START Raw data
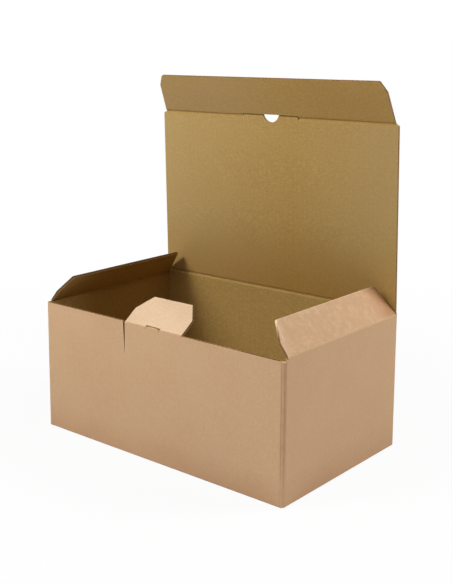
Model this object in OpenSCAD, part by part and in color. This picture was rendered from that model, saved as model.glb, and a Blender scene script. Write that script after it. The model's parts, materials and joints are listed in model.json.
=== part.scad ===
// Corrugated mailer box with a hinged tuck lid, standing open.
// X runs along the front wall, Y from front to back and Z up.
// The origin is the centre of the underside of the base.

/* [Board] */
// Thickness of the corrugated board
board_t = 3; // [2.6:0.1:3.4]
// Half thickness of the board where a crease is crushed
crease_r = 0.8; // [0.6:0.05:1.1]
// Width over which the board thins towards a crease
crush_l = 3; // [2:0.5:5]
// Clearance between a flap's root and the edge it turns on
crease_gap = 0.15; // [0.1:0.05:0.2]
// Outside radius of the upright folds between the walls
fold_r = 2.5; // [1.5:0.25:4]

/* [Walls] */
// Outside length of the box along the front wall
box_w = 350; // [320:1:400]
// Outside depth from the front wall to the back wall
box_d = 218.7; // [200:0.5:240]
// Height of the front wall's top edge
front_h = 153.2; // [130:0.5:180]
// Extra height of the front edge to the left of the slit
left_rise = 1.5; // [0:0.1:1.6]
// Height of the side creases above the front edge
side_rise = 2.7; // [2.7:0.1:4]
// Height of the lid crease above the side creases
lid_rise = 3.3; // [3.2:0.1:5]

/* [Glued corner] */
// Width of the glue flap inside the right wall
glue_w = 30; // [20:1:40]
// How far the right wall's cut edge stands back from the front
cut_edge_set = 3.9; // [3.4:0.1:6]
// Slope cut off each end of the glue flap
glue_slope = 14; // [6:1:20]

/* [Base] */
// Depth of the two end flaps inside the base
end_flap_l = 108; // [80:1:120]
// Width cut off each corner of the end flaps
end_flap_cut = 22; // [10:1:30]
// Width of the seam between the two long base flaps
seam_gap = 1; // [0.6:0.1:2]
// Distance of the seam from the middle line of the base
seam_set = 14; // [10:1:20]
// Place along the base where the seam changes side
seam_x = 32; // [20:1:50]
// Bevel of the folded lower edges
base_bevel = 1.2; // [0.6:0.1:1.6]
// Depth of the slanting creases under the base
base_crease_d = 0.5; // [0.3:0.1:0.8]

/* [Lid] */
// Angle of the lid above its closed position
lid_angle = 88.2; // [86:0.1:92]
// How far each side of the lid stands in from the walls
lid_inset = 1.7; // [1:0.1:3]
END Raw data
Written request ->
Return the opening line of the data and every line after it through the line containing "fold_r = 2.5; // [1.5:0.25:4]", please, exactly as written and with nothing added.

Task response ->
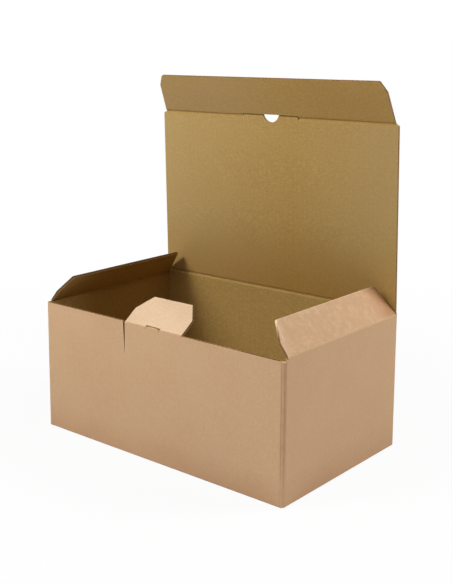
Model this object in OpenSCAD, part by part and in color. This picture was rendered from that model, saved as model.glb, and a Blender scene script. Write that script after it. The model's parts, materials and joints are listed in model.json.
=== part.scad ===
// Corrugated mailer box with a hinged tuck lid, standing open.
// X runs along the front wall, Y from front to back and Z up.
// The origin is the centre of the underside of the base.

/* [Board] */
// Thickness of the corrugated board
board_t = 3; // [2.6:0.1:3.4]
// Half thickness of the board where a crease is crushed
crease_r = 0.8; // [0.6:0.05:1.1]
// Width over which the board thins towards a crease
crush_l = 3; // [2:0.5:5]
// Clearance between a flap's root and the edge it turns on
crease_gap = 0.15; // [0.1:0.05:0.2]
// Outside radius of the upright folds between the walls
fold_r = 2.5; // [1.5:0.25:4]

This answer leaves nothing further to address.